Carnegie Mellon University

38614 - Large-Scale Computing in Data Science

This course introduces students to the techniques necessary for manipulating and analyzing big data as encountered in modern scientific computing. This Python based course will introduce modern software engineering techniques and tools, and data science frameworks with an emphasis on large-scale problems and computing platforms. It is hands-on and will use the Spark framework for the mining of large and complex scientific datasets. Students will progress to scalable data analytics and eventually basic machine learning on various scalable platforms such as supercomputers and clouds. This will culminate with an introduction to the TensorFlow framework for deep learning. Lower-level concepts such as performance optimization and concurrent programming techniques will be introduced along the way. Exercises will be motivated by relevant scientific community datasets. This course is required for students enrolled in the MS program in Data Analytics for Science. 

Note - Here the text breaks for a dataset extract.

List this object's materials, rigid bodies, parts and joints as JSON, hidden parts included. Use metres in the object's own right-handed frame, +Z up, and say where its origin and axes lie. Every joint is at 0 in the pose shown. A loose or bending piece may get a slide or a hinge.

The main topics will include:

  • Introduction to modern software engineering techniques
  • Intro to Big Data w/ Spark (Databases and formats: JSON, HDF5, XML, graph)
  • Intro to Spark data analytics (Clustering)
  • Intro to Dimensionality Reduction with Spark
  • Spark Machine Learning (Recommender system)
  • Cloud Computing (including VMs and containers). AWS, Azure, NCCP
  • HPC Platforms (including GPU's)
  • Manual concurrency with Python MPI
  • Optimization and performance with Python (Cython, profilers, debugging)
  • Introduction to Python alternatives in the sciences (C, C++, Fortran, Java, Julia)